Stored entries

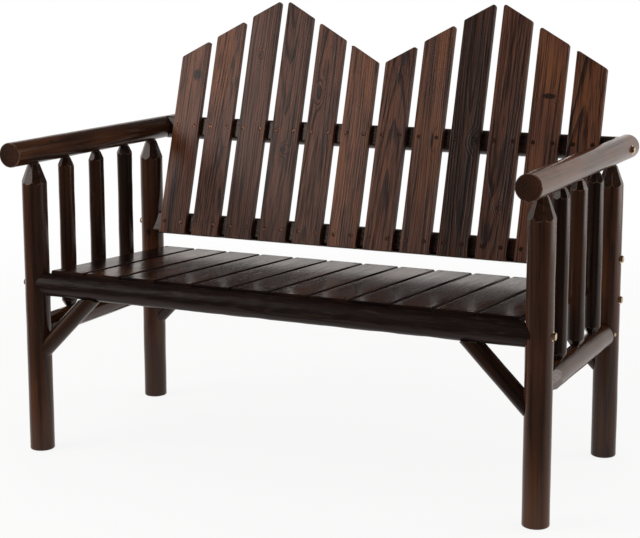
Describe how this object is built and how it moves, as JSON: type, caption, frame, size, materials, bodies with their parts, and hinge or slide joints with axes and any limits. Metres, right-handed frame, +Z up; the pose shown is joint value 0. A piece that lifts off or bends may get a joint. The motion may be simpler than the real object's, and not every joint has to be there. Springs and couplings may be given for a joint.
{
  "type": "rustic log bench",
  "caption": "Garden bench of round stained logs with a slatted seat, log arms over spindles, and a reclined slatted back that rises to two peaks.",
  "frame": {"origin": "on the ground, under the middle of the bench's outer box", "axes": "+X along the bench to the sitter's left, +Y from the front to the back, +Z up"},
  "size_m": [1.2674, 0.7468, 1.0203],
  "materials": {
    "logs": "dark brown stain under satin varnish, with knots and whittled facets",
    "seat_boards": "very dark brown stain under satin varnish",
    "back_boards": "reddish brown stain with dark streaks under satin varnish",
    "dowel_wood": "bare",
    "plated_bolts": "pale brass plating, satin",
    "screws": "dark bronze plating, satin"
  },
  "bodies": {
    "root": {"arm_left": "logs", "arm_right": "logs", "back_rail_lower": "logs", "back_rail_upper": "logs", "back_slat_01": "back_boards", "back_slat_02": "back_boards", "back_slat_03": "back_boards", "back_slat_04": "back_boards", "back_slat_05": "back_boards", "back_slat_06": "back_boards", "back_slat_07": "back_boards", "back_slat_08": "back_boards", "back_slat_09": "back_boards", "back_slat_10": "back_boards", "back_slat_11": "back_boards", "back_slat_12": "back_boards", "back_slat_screws": "screws", "brace_dowels": "dowel_wood", "brace_front_left": "logs", "brace_front_right": "logs", "brace_rear_left": "logs", "brace_rear_right": "logs", "leg_front_left": "logs", "leg_front_right": "logs", "leg_rear_left": "logs", "leg_rear_right": "logs", "rail_bolt_washers": "plated_bolts", "rail_bolts": "plated_bolts", "seat_rail_front": "logs", "seat_rail_rear": "logs", "seat_slat_01": "seat_boards", "seat_slat_02": "seat_boards", "seat_slat_03": "seat_boards", "seat_slat_04": "seat_boards", "seat_slat_05": "seat_boards", "seat_slat_06": "seat_boards", "seat_slat_07": "seat_boards", "seat_slat_08": "seat_boards", "seat_slat_09": "seat_boards", "seat_slat_10": "seat_boards", "seat_slat_11": "seat_boards", "seat_slat_12": "seat_boards", "seat_slat_screws": "screws", "side_rail_left": "logs", "side_rail_pins": "screws", "side_rail_right": "logs", "spindle_left_1": "logs", "spindle_left_2": "logs", "spindle_left_3": "logs", "spindle_right_1": "logs", "spindle_right_2": "logs", "spindle_right_3": "logs"}
  },
  "joints": []
}
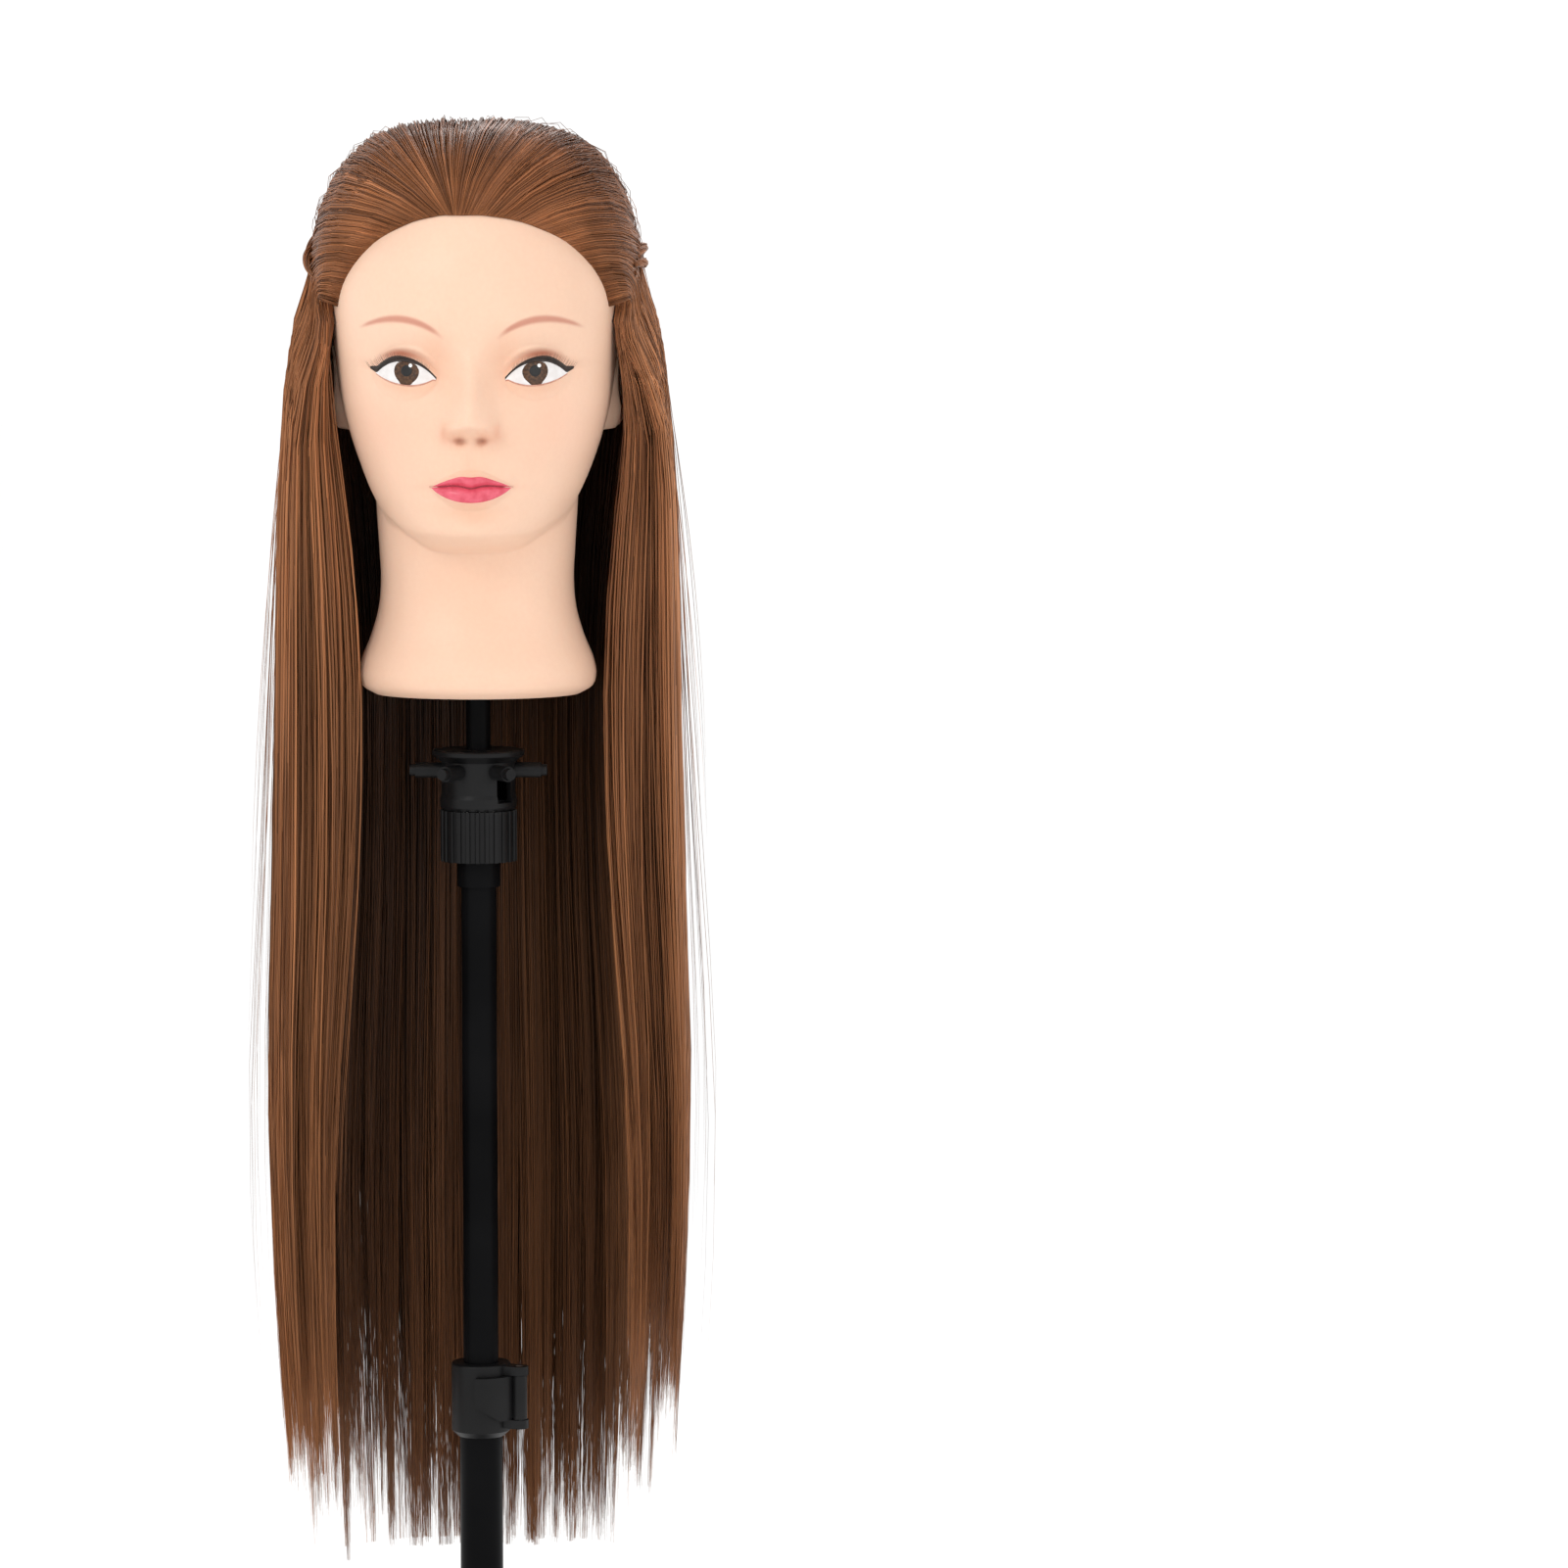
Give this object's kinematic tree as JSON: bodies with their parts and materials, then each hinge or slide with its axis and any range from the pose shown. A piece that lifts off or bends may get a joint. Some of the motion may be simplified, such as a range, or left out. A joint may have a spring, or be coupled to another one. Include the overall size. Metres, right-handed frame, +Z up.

*Directions for this task:* Only the number is wanted: how many lines in the data include the string "joints"?

*Written solution:* 2